L’attente est longue pour disposer d’un logement très social, décent. Au fil des décennies, que d’appels désespérés venus de la rue : « où vais-je loger ce soir, ou demain ; je vous en conjure, j’ai des enfants, aidez-moi ».

Les heures passent avec les bonnes et mauvaises nouvelles, mais rien ne bouge vraiment !

Si ce changement d’horaire nous invitait à changer afin que s’éveille dans la nuit des plus vulnérables, une lueur laissant entrevoir la chance d’un possible auquel l’heure solidaire donne rendez-vous.

Dans ma précédente chronique, j’évoquais cette maman logée dans un quartier socialement équilibré après avoir été hébergée, trop longtemps, dans une cité paupérisée ; elle ne cache pas son bonheur de permettre à ses enfants d’accéder plus facilement à l’égalité des chances, mais elle s’attriste de ne pouvoir attendre de ses voisins qu’une indifférence polie.

Quelle en est la cause : sa couleur de peau ; une différence toujours pas acceptée ! Que de retards accumulés pour faire place à la fraternité.

A l’énoncé de ce constat, j’ai verdi, puis rougi de colère, d’où ma détermination renouvelée à bâtir des liens qui restaurent la réconciliation.

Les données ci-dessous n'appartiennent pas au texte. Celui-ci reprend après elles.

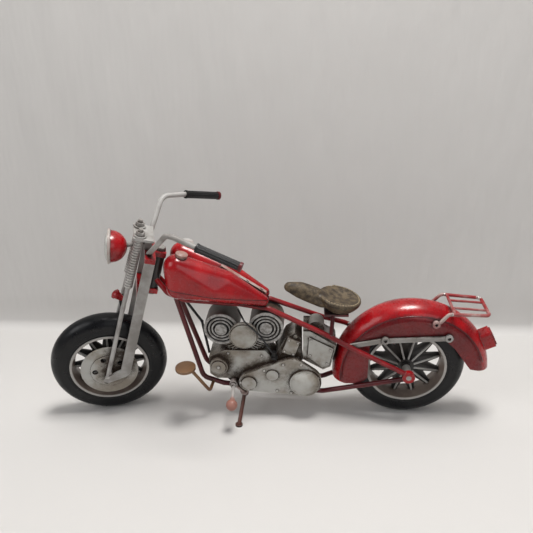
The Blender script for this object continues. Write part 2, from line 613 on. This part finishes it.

Cette lutte est une invitation à regarder ‑ à commencer en moi-même – ce qui est inachevé et lézardé. La plénitude se dessine là où la vie signe la bienveillance et une solidarité active ; alors, commence une avancée, une heure nouvelle, créatrice d’espérance.

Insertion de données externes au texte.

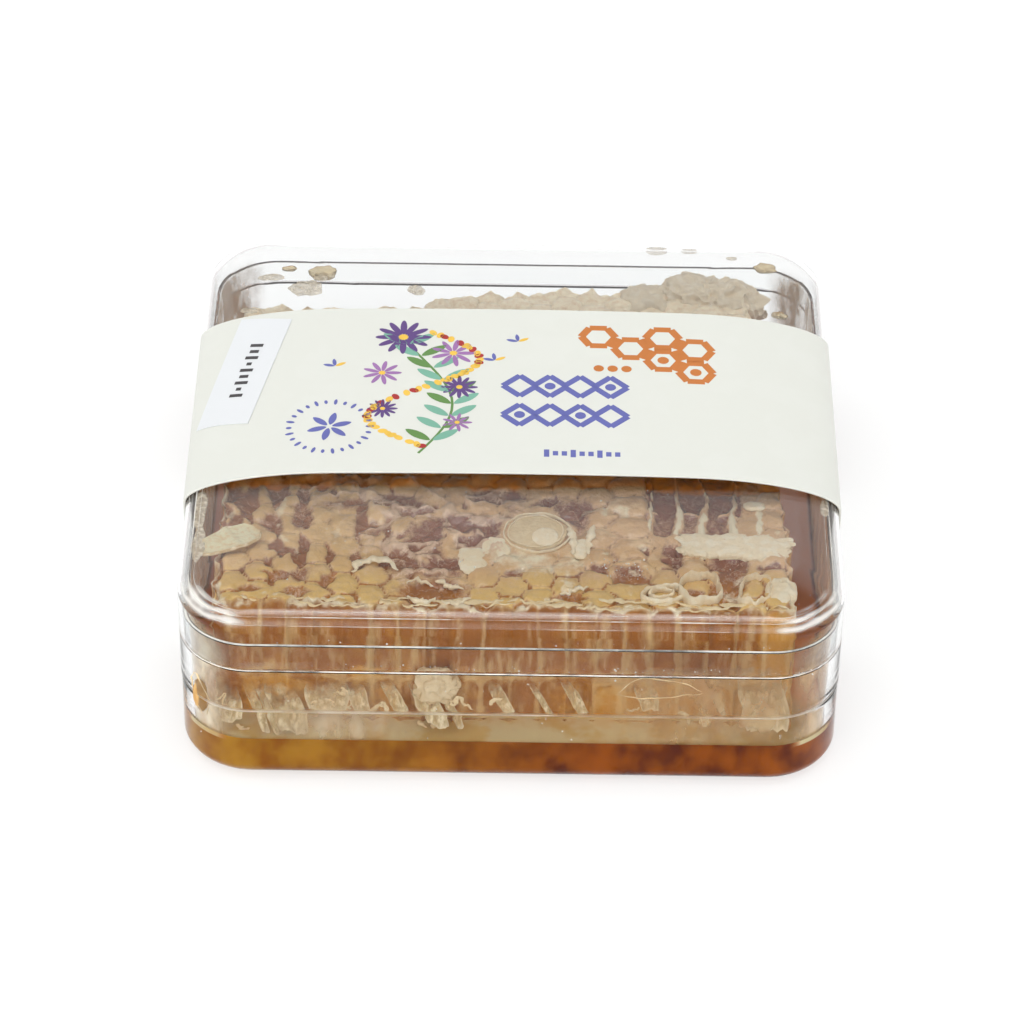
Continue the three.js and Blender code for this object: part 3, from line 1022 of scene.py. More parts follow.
        def place(u: Array, v: Array) -> Axes:
            """Points just under the lid's outer face."""
            half = self.corner_shine_reach[0] + (self.corner_shine_reach[1] - self.corner_shine_reach[0]) * v
            x, y = self.ring(half, np.rint(u * self.around).astype(int))
            out = (half - self.half + self.run) / self.run
            return x, y, self.shoulder + self.lift + self.rise * np.sqrt(1 - out**2) - self.corner_shine_depth

        piece = closed_grid("painted_corner_shine_sheet", self.around, 28, place, 70.0)
        x, y, z = points_of(piece).T
        across = stored(piece, "v")
        bands = 0.4 * np.sin(17 * across + 2.0 * noise.layered(x, y, 0.0, 9.0))
        streak = 0.45 + bands + 0.5 * noise.layered(x, y, z, 3.0)
        corner = step(*self.corner_shine_span, np.abs(x) + np.abs(y)) * step(*self.corner_shine_front, y)
        ends = step(0.0, 0.12, across) * step(1.0, 0.8, across)
        store(piece, "cover", np.clip(streak, 0.0, 1.0) * corner * ends * self.corner_shine_cover)
        return piece

    def build(self, wall: Material, top: Material, bright: Material, shine: Material) -> None:
        """Makes and dresses both halves, the painted highlight lines of their edges and the painted shine of
        the corners.

        Args:
            wall: Plastic of the side walls.
            top: Plastic of the lid's pillow.
            bright: Finish of the painted highlight lines.
            shine: Finish of the corners' painted shine.
        """
        finish_piece(self.painted_corner_shine(), shine)
        finish_piece(self.base(), wall, ["box_base"])
        lid = self.lid()
        # Lower faces take the wall copy of the plastic, whose dimmed reflections are painted shade on what
        # it mirrors.
        for face in lid.data.polygons:
            face.material_index = int(face.center.z < (self.shoulder + self.lift + self.dimmed_reflection_rise) * MM)
        finish_piece(lid, [top, wall], ["box_lid"])
        gap = self.ledge + self.face_gap / 2
        collar = self.inner + self.collar_wall / 2
        # Glowing beads at the skirt's gap and along the mould step: painted highlights of these edges.
        seams = [
            self.bead(self.half - 0.12, gap, 0.1),
            self.bead(self.half - self.groove, self.mould_step + 0.02, 0.05),
        ]
        finish_piece(joined("skirt_highlight_lines", seams), bright)
        # Glowing beads on the collar's top and along the lid's shoulder: painted highlights of these edges.
        lines = [self.bead(collar, self.collar_top + 0.08, 0.16)]
        for half, thick in self.shoulder_highlights:
            height = self.pillow(half, self.half, self.shoulder, self.rise)
            lines.append(self.bead(half - 0.1, height - 0.22, thick))
        finish_piece(joined("lid_highlight_lines", lines), bright)


@dataclass
class HoneyPool:
    """Honey over the floor of the box, with a rim that climbs the wall a little."""

    box: ClearBox
    level: float = 7.0
    into_wall: float = 0.5
    climb: float = 0.9
    climb_width: float = 1.5

    def build(self, honey: Material) -> None:
        """Makes and dresses the pool.

        Args:
            honey: Its finish.
        """
        edge = self.box.inner + self.into_wall
        low = self.box.floor - self.into_wall
        shares = [k / 8 for k in range(9)]
        rim = [(edge - self.climb_width * a, self.level + self.climb * (1 - a) ** 3) for a in shares]
        profile = [
            *self.box.bend(
                (edge - self.box.inner_bottom_edge, low), (edge, low + self.box.inner_bottom_edge), 8,
            ),
            (edge, self.level - 0.1), (edge, self.level), *rim, (edge - 4.0, self.level), (30.0, self.level),
        ]
        pool = self.box.body("honey", profile)
        x, y, z = points_of(pool).T
        top = step(self.level - 0.1, self.level, z - self.box.lift)
        inside = step(edge - 0.7, edge - 1.5, np.maximum(np.abs(x), np.abs(y)))
        store(pool, "top", top * inside)
        # The top is painted paler along the front, a painted reflection on the honey's surface; the back is
        # paler by a smaller share.
        pale = np.maximum(step(-40.0, -46.0, y), 0.45 * step(36.0, 44.0, y))
        store(pool, "pale", top * pale * inside)
        finish_piece(pool, honey, ["honey_pool"])


@dataclass
class CellLattice:
    """Worker cells in columns along Y, with the caps that are sunk or torn open."""

    cell: float = 5.35
    columns_out: int = 12
    rows_out: int = 11
    open_chance: float = 0.7
    sunk_chance: float = 0.12
    open_depth: float = 3.4
    sunk_depth: float = 0.9
    uneven: float = 0.3
    torn: tuple = (
        (30, -21.5, 7.5), (37, -39, 7.5), (27, -42, 3), (-9, -33, 9.5), (-16, -43, 5.5), (-30, -20, 3),
    )
    seed: int = 41
    sink: Array = field(init=False)
    opened: Array = field(init=False)

    def __post_init__(self) -> None:
        """Draws each cell's state, in the same order as the part's source."""
        state = self.seed

        def draw() -> float:
            """The next number of the part's own series."""
            nonlocal state
            state = (state * 1664525 + 1013904223) % 4294967296
            return state / 4294967296

        size = (2 * self.columns_out + 1, 2 * self.rows_out)
        self.sink, self.opened = np.zeros(size), np.zeros(size)
        seen: set[tuple[int, int]] = set()
        for column in range(-self.columns_out, self.columns_out + 1):
            for row in range(-self.rows_out, self.rows_out):
                self._draw_cell(column, row, draw, seen)

    def _draw_cell(self, column: int, row: int, draw: Callable[[], float], seen: set) -> None:
        """Draws one cell's state and its new corners.

        Args:
            column, row: The cell's place in the lattice.
            draw: Gives the next random number.
            seen: The corners drawn so far, to which this cell's are added.
        """
        x, y = column * self.column, row * self.cell + (column % 2) * self.cell / 2
        spot = (column + self.columns_out, row + self.rows_out)
        torn = any(math.hypot(x - px, y - py) < radius for px, py, radius in self.torn)
        if torn and draw() < self.open_chance:
            self.opened[spot] = 1.0
            self.sink[spot] = self.open_depth * (0.6 + 0.6 * draw())
        elif draw() < self.sunk_chance:
            self.sink[spot] = self.sunk_depth
        else:
            self.sink[spot] = self.uneven * (draw() - 0.5)
        for k in range(6):
            angle = k * math.pi / 3
            level = round(math.sin(angle))
            key = (3 * column + round(2 * math.cos(angle)), 2 * row + column % 2 + level)
            if key not in seen:
                seen.add(key)
                for _ in range(3):
                    draw()

    @property
    def column(self) -> float:
        """Distance between two columns of cells."""
        return self.cell * math.sqrt(3) / 2

    def nearest(self, x: Array, y: Array) -> tuple[Array, Array, Array, Array, Array, Array]:
        """The cell that each point lies in.

        Args:
            x, y: Places in millimetres.

        Returns:
            Distance in from the cell's border, the same from its four slanted sides alone, the
            cell's sink, the point's place in Y from the cell's middle, and the middle's x and y.
        """
        best = np.full(x.shape, -99.0)
        slanted, sink, from_y, mid_x, mid_y = (np.zeros(x.shape) for _ in range(5))
        for offset in (-1, 0, 1):
            column = np.rint(x / self.column).astype(int) + offset
            shift = (column % 2) * self.cell / 2
            row = np.rint((y - shift) / self.cell).astype(int)
            dx, dy = x - column * self.column, y - row * self.cell - shift
            slant = math.sqrt(3) / 2
            reach = np.maximum(np.abs(slant * dx + dy / 2), np.abs(slant * dx - dy / 2))
            inside = self.cell / 2 - np.maximum(np.abs(dy), reach)
            better = inside > best
            spot = (
                np.clip(column + self.columns_out, 0, 2 * self.columns_out),
                np.clip(row + self.rows_out, 0, 2 * self.rows_out - 1),
            )
            best = np.where(better, inside, best)
            slanted = np.where(better, self.cell / 2 - reach, slanted)
            sink = np.where(better, self.sink[spot] * (1 - self.opened[spot]), sink)
            from_y = np.where(better, dy, from_y)
            mid_x, mid_y = np.where(better, x - dx, mid_x), np.where(better, y - dy, mid_y)
        return best, slanted, sink, from_y, mid_x, mid_y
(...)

Les aiguilles des montres et des horloges que nous avancerons nous aiguilleront-elles vers ce ferme refus de la passivité et de la patience au regard de ces maux qui agressent les plus fragiles.

L’heure solidaire, l’appel à entrer en résistance, quel combat ! il n’est jamais fini. L’accepter, c’est briser le miroir où l’on ne voit que soi, ou les mêmes, pour regarder résolument le réel tel qu’il est, en lui offrant l’immensité du possible, ce ‘nous’ bien décidés à agir

Quelle magnifique heure ! Ne la manquons pas, elle laisse la trace mémorielle d’un infini qui nous fait grandir en fraternité.